BEGIN Recorded data

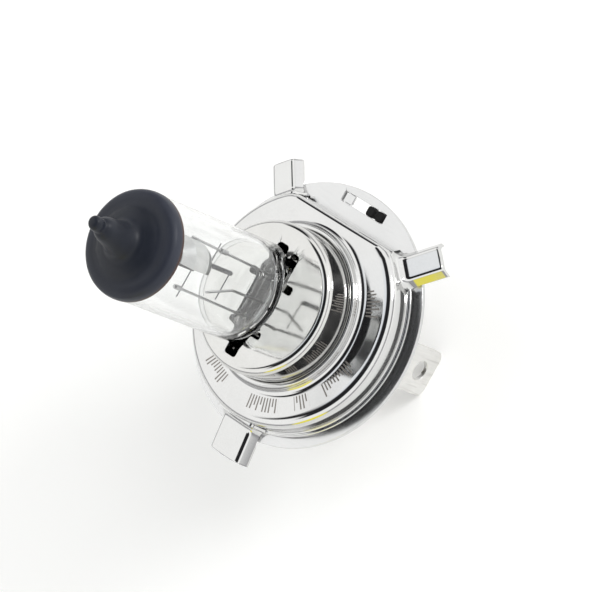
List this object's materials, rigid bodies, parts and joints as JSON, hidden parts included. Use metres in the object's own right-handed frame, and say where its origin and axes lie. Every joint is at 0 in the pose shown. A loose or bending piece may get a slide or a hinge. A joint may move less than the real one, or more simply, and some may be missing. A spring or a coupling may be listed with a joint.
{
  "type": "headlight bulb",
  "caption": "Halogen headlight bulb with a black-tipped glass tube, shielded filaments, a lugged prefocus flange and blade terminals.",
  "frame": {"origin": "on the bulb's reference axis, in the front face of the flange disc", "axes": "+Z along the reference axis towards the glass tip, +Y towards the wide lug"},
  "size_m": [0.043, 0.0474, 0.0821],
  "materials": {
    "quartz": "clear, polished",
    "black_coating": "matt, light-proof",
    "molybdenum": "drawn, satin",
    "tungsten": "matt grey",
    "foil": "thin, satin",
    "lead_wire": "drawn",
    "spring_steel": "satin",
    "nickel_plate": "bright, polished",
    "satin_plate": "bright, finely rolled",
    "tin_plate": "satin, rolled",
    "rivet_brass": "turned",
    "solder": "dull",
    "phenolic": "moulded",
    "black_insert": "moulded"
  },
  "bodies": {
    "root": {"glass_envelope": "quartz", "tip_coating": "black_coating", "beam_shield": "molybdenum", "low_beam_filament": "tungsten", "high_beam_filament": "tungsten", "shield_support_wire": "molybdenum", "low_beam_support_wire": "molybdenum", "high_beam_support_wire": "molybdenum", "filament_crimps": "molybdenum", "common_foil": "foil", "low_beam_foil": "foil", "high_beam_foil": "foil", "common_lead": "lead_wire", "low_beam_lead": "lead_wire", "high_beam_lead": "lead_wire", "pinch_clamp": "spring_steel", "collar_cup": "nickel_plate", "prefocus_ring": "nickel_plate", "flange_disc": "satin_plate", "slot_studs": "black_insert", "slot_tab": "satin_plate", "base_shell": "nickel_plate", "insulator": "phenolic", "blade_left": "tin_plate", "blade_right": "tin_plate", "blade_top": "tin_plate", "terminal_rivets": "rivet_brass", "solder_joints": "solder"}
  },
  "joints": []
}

END Recorded data

#### Written exercise:
Reproduce the full listing word for word.

#### The result:
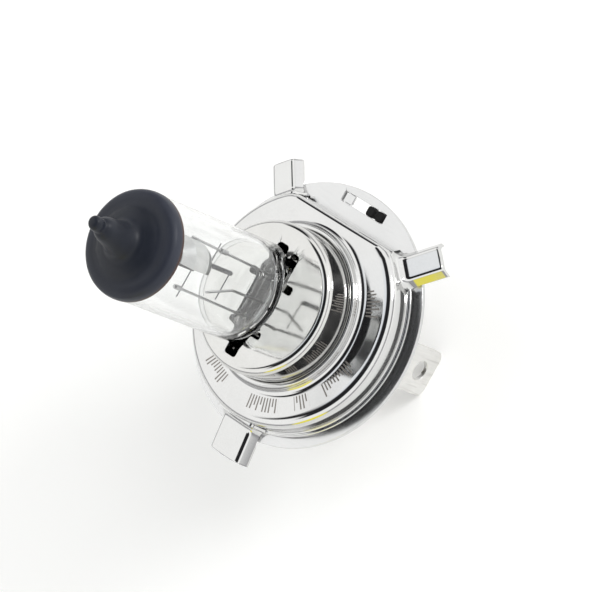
List this object's materials, rigid bodies, parts and joints as JSON, hidden parts included. Use metres in the object's own right-handed frame, and say where its origin and axes lie. Every joint is at 0 in the pose shown. A loose or bending piece may get a slide or a hinge. A joint may move less than the real one, or more simply, and some may be missing. A spring or a coupling may be listed with a joint.
{
  "type": "headlight bulb",
  "caption": "Halogen headlight bulb with a black-tipped glass tube, shielded filaments, a lugged prefocus flange and blade terminals.",
  "frame": {"origin": "on the bulb's reference axis, in the front face of the flange disc", "axes": "+Z along the reference axis towards the glass tip, +Y towards the wide lug"},
  "size_m": [0.043, 0.0474, 0.0821],
  "materials": {
    "quartz": "clear, polished",
    "black_coating": "matt, light-proof",
    "molybdenum": "drawn, satin",
    "tungsten": "matt grey",
    "foil": "thin, satin",
    "lead_wire": "drawn",
    "spring_steel": "satin",
    "nickel_plate": "bright, polished",
    "satin_plate": "bright, finely rolled",
    "tin_plate": "satin, rolled",
    "rivet_brass": "turned",
    "solder": "dull",
    "phenolic": "moulded",
    "black_insert": "moulded"
  },
  "bodies": {
    "root": {"glass_envelope": "quartz", "tip_coating": "black_coating", "beam_shield": "molybdenum", "low_beam_filament": "tungsten", "high_beam_filament": "tungsten", "shield_support_wire": "molybdenum", "low_beam_support_wire": "molybdenum", "high_beam_support_wire": "molybdenum", "filament_crimps": "molybdenum", "common_foil": "foil", "low_beam_foil": "foil", "high_beam_foil": "foil", "common_lead": "lead_wire", "low_beam_lead": "lead_wire", "high_beam_lead": "lead_wire", "pinch_clamp": "spring_steel", "collar_cup": "nickel_plate", "prefocus_ring": "nickel_plate", "flange_disc": "satin_plate", "slot_studs": "black_insert", "slot_tab": "satin_plate", "base_shell": "nickel_plate", "insulator": "phenolic", "blade_left": "tin_plate", "blade_right": "tin_plate", "blade_top": "tin_plate", "terminal_rivets": "rivet_brass", "solder_joints": "solder"}
  },
  "joints": []
}